◆ **Task statement**
Below are entries. Reproduce exactly the lines between the line holding "grown together; the" and the line holding "in imported if", inclusive, and only those.

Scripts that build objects
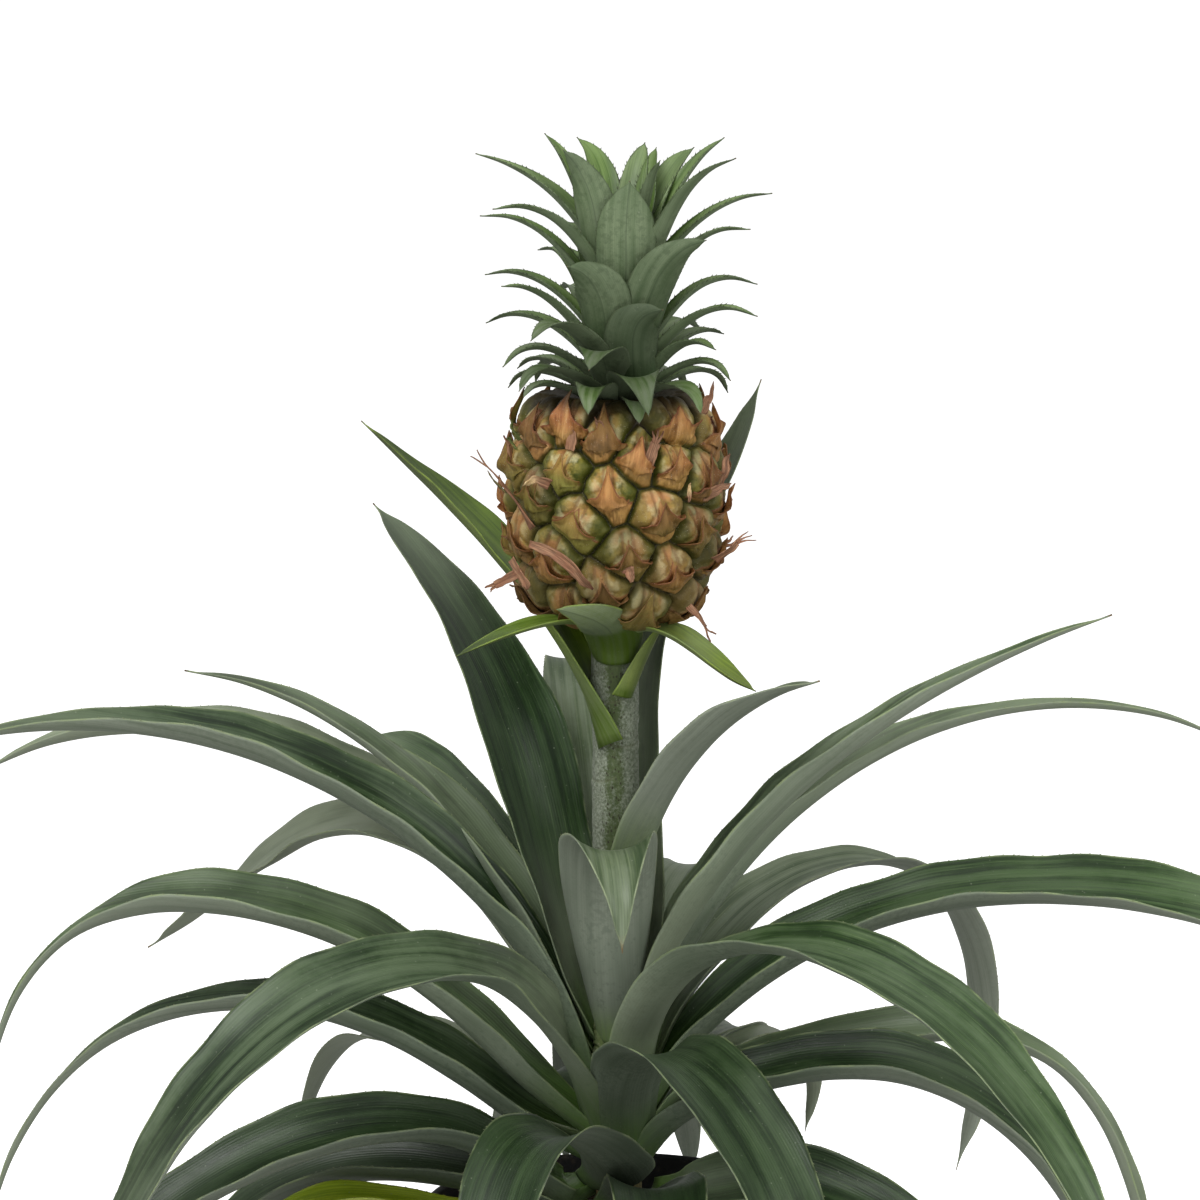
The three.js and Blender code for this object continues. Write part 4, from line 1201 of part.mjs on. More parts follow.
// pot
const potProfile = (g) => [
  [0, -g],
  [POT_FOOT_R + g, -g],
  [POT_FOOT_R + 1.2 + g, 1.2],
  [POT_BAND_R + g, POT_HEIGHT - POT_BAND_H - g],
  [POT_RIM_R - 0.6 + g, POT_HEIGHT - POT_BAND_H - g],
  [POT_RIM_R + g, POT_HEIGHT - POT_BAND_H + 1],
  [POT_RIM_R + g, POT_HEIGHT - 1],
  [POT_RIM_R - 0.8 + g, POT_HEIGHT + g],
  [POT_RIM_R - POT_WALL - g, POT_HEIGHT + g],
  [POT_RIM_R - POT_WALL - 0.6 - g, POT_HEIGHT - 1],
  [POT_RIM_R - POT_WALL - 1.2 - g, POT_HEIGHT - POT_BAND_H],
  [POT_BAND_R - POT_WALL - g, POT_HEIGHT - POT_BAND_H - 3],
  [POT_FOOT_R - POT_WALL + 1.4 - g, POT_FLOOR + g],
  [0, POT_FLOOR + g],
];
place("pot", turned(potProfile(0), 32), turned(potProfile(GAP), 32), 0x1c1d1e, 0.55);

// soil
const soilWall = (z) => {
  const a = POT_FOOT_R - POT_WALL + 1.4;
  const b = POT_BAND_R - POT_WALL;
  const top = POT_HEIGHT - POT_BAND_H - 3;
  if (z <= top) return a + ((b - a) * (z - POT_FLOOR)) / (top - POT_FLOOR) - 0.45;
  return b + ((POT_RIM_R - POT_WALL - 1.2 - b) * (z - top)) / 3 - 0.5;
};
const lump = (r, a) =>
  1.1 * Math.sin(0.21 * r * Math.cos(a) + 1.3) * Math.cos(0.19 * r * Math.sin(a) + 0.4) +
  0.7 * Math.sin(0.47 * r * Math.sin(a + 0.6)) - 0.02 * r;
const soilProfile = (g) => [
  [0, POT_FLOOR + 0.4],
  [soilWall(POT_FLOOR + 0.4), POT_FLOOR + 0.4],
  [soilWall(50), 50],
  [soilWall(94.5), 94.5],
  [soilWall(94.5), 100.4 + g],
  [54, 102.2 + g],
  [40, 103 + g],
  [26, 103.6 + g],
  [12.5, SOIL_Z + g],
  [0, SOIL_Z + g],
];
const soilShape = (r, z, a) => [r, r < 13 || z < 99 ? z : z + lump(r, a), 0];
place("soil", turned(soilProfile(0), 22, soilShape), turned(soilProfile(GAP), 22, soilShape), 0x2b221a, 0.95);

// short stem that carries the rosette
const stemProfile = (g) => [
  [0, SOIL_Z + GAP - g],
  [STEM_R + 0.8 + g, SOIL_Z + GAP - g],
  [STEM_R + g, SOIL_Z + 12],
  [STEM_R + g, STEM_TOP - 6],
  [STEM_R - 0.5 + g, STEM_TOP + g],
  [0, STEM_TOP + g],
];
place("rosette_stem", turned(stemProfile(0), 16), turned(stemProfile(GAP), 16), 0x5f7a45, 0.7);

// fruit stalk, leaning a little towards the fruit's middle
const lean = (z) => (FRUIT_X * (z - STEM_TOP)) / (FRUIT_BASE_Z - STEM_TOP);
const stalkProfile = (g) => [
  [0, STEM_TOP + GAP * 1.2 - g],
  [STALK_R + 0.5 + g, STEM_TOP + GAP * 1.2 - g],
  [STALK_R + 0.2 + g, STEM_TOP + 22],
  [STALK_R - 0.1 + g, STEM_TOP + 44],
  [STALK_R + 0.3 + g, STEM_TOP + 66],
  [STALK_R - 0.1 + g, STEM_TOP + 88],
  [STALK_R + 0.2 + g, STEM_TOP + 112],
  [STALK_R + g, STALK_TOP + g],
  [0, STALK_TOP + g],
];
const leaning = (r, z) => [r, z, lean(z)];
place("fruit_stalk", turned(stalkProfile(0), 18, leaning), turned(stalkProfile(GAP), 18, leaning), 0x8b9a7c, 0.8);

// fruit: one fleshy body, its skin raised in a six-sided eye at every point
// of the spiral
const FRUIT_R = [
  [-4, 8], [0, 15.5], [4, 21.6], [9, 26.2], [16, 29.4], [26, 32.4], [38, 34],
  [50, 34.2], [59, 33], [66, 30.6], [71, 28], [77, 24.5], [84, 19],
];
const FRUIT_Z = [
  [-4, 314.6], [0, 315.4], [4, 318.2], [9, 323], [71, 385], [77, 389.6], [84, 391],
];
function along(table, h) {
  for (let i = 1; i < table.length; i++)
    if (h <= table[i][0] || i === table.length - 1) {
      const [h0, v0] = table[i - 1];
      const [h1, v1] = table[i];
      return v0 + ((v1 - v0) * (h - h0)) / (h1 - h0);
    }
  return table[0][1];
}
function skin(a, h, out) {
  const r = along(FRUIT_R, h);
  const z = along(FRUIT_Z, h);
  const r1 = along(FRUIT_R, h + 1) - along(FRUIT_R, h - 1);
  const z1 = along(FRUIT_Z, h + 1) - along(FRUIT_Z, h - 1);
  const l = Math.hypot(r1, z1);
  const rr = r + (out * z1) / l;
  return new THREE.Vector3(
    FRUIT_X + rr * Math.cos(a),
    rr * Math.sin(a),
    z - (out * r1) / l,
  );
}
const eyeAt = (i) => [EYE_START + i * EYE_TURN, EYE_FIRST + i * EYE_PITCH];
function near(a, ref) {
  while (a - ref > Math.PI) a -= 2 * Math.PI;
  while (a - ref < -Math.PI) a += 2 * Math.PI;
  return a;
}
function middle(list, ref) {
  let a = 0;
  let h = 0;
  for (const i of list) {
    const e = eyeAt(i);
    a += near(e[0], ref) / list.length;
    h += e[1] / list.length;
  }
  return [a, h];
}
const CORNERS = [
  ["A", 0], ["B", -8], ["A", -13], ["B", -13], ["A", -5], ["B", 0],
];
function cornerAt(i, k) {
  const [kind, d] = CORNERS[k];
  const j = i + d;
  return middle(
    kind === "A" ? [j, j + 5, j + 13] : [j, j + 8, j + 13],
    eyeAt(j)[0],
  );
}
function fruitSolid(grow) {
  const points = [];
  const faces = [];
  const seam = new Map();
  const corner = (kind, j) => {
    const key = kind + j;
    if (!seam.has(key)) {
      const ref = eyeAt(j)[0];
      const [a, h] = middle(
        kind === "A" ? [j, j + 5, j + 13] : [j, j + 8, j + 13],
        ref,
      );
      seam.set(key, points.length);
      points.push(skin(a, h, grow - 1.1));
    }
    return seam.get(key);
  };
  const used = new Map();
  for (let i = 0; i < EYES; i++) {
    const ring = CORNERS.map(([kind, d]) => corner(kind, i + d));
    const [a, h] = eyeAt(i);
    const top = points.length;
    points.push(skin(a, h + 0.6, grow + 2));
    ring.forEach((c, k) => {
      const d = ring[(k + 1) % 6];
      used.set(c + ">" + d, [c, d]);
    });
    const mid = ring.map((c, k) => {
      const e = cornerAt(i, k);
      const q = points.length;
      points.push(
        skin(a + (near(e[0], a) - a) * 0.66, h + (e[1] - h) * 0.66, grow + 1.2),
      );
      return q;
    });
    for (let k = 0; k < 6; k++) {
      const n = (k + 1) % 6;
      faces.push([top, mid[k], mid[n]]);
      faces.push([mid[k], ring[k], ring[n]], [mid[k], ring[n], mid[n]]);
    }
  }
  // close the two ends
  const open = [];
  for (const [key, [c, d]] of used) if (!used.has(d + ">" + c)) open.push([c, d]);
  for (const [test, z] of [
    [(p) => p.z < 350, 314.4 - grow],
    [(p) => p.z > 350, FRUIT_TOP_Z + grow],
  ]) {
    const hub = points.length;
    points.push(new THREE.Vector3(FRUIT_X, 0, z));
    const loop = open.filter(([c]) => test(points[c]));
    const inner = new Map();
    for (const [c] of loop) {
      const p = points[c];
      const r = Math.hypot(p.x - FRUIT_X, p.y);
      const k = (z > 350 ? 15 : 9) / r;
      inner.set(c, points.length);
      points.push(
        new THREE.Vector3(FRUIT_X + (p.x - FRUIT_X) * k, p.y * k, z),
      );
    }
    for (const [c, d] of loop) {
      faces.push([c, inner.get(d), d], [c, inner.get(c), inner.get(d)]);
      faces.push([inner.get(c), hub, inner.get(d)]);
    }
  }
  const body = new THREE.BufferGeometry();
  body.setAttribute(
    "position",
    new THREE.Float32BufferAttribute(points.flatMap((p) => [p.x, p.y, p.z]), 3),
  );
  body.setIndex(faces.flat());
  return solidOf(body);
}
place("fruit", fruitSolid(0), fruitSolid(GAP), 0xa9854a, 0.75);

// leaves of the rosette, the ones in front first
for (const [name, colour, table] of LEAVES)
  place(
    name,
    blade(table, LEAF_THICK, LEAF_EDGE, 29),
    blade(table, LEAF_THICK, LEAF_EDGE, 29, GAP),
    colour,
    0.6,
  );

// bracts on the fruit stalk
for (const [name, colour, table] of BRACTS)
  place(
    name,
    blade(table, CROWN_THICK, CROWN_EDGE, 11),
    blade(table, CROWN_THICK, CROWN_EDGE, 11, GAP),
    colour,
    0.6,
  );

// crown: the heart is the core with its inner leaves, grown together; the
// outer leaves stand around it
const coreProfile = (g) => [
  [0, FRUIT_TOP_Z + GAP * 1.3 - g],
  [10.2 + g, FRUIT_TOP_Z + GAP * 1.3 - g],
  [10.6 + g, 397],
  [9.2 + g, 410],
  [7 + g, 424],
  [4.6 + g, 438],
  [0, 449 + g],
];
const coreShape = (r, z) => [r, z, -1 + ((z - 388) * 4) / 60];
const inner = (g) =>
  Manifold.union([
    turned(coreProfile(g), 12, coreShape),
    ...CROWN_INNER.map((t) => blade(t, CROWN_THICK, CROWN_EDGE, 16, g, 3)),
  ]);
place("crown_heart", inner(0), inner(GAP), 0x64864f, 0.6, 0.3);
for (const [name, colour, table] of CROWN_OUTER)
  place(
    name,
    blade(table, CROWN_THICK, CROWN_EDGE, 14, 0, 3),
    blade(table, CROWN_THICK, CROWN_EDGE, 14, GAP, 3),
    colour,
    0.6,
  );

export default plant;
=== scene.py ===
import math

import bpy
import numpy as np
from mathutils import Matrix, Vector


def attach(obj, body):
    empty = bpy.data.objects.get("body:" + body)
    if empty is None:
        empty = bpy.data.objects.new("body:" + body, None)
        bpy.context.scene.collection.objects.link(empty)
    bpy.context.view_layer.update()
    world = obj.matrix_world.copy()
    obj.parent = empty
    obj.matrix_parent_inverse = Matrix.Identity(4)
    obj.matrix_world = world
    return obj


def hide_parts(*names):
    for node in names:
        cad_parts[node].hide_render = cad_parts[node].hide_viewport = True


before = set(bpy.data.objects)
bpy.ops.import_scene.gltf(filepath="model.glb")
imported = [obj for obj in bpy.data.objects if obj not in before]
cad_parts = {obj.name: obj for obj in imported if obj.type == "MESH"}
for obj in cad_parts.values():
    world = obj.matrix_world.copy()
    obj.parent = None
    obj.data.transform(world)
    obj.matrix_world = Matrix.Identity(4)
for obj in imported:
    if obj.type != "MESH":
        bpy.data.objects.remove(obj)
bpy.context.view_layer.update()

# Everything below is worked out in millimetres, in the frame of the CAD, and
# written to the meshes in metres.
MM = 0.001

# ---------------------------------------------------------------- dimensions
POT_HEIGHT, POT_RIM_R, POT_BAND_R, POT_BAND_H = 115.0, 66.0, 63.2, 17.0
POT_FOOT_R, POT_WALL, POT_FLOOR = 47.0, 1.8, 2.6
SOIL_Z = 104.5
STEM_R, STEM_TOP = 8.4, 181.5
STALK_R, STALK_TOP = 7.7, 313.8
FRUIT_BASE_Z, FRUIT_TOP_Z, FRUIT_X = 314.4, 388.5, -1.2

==

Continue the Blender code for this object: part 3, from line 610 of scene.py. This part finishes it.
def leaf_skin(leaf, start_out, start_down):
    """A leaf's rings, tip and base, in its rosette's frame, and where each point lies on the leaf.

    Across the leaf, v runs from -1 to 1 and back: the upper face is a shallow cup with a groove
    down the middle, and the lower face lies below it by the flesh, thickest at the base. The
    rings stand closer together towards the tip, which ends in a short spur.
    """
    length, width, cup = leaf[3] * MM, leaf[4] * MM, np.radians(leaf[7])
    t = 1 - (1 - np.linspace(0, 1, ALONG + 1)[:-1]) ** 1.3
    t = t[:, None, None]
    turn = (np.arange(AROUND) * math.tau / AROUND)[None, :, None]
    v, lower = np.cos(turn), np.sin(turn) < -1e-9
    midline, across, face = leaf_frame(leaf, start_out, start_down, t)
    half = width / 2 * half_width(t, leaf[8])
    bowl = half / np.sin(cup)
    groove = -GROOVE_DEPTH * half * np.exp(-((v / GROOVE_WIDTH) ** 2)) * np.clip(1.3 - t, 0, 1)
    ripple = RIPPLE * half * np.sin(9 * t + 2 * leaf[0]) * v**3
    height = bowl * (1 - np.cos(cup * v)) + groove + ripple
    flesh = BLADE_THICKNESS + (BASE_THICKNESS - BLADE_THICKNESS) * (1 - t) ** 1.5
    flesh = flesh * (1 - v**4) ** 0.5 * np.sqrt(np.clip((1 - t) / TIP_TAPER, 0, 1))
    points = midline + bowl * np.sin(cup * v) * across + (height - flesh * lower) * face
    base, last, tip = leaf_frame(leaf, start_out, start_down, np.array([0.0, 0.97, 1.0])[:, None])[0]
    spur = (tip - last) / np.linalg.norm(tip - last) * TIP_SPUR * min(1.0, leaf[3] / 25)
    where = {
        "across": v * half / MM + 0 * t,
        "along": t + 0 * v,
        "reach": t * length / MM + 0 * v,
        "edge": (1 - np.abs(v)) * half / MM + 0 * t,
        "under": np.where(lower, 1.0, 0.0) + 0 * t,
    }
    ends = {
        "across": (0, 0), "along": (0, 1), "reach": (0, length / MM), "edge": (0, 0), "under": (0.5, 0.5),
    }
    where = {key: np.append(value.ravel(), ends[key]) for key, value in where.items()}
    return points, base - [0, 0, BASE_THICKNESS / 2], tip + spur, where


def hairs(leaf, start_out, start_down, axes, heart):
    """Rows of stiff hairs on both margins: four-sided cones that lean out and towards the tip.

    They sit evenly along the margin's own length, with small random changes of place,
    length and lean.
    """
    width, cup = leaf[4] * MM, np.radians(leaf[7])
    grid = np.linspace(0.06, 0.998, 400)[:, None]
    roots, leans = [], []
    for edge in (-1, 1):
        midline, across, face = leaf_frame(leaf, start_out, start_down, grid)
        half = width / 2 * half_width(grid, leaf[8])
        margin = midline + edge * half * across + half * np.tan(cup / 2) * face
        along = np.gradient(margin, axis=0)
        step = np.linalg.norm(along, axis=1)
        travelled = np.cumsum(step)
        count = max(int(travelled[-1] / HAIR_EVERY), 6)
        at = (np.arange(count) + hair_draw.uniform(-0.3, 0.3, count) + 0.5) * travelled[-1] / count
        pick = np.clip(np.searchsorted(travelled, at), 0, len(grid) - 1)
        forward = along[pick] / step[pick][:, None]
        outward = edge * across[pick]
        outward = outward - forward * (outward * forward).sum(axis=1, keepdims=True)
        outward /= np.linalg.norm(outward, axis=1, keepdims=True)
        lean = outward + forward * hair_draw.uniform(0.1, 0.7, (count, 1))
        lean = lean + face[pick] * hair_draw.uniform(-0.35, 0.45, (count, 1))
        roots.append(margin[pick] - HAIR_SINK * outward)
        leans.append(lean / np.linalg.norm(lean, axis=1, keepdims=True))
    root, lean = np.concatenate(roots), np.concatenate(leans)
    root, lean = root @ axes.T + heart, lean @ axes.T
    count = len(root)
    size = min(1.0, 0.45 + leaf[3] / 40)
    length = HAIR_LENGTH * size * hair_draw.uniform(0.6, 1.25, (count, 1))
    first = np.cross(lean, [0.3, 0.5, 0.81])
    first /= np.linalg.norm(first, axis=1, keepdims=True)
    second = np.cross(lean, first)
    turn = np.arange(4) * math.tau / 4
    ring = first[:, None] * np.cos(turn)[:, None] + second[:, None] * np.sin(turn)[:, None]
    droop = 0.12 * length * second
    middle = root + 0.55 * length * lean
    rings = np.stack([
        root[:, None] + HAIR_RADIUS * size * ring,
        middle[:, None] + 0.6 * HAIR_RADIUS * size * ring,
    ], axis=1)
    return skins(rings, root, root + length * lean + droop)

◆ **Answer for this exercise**
// crown: the heart is the core with its inner leaves, grown together; the
// outer leaves stand around it
const coreProfile = (g) => [
  [0, FRUIT_TOP_Z + GAP * 1.3 - g],
  [10.2 + g, FRUIT_TOP_Z + GAP * 1.3 - g],
  [10.6 + g, 397],
  [9.2 + g, 410],
  [7 + g, 424],
  [4.6 + g, 438],
  [0, 449 + g],
];
const coreShape = (r, z) => [r, z, -1 + ((z - 388) * 4) / 60];
const inner = (g) =>
  Manifold.union([
    turned(coreProfile(g), 12, coreShape),
    ...CROWN_INNER.map((t) => blade(t, CROWN_THICK, CROWN_EDGE, 16, g, 3)),
  ]);
place("crown_heart", inner(0), inner(GAP), 0x64864f, 0.6, 0.3);
for (const [name, colour, table] of CROWN_OUTER)
  place(
    name,
    blade(table, CROWN_THICK, CROWN_EDGE, 14, 0, 3),
    blade(table, CROWN_THICK, CROWN_EDGE, 14, GAP, 3),
    colour,
    0.6,
  );

export default plant;
=== scene.py ===
import math

import bpy
import numpy as np
from mathutils import Matrix, Vector


def attach(obj, body):
    empty = bpy.data.objects.get("body:" + body)
    if empty is None:
        empty = bpy.data.objects.new("body:" + body, None)
        bpy.context.scene.collection.objects.link(empty)
    bpy.context.view_layer.update()
    world = obj.matrix_world.copy()
    obj.parent = empty
    obj.matrix_parent_inverse = Matrix.Identity(4)
    obj.matrix_world = world
    return obj


def hide_parts(*names):
    for node in names:
        cad_parts[node].hide_render = cad_parts[node].hide_viewport = True


before = set(bpy.data.objects)
bpy.ops.import_scene.gltf(filepath="model.glb")
imported = [obj for obj in bpy.data.objects if obj not in before]
cad_parts = {obj.name: obj for obj in imported if obj.type == "MESH"}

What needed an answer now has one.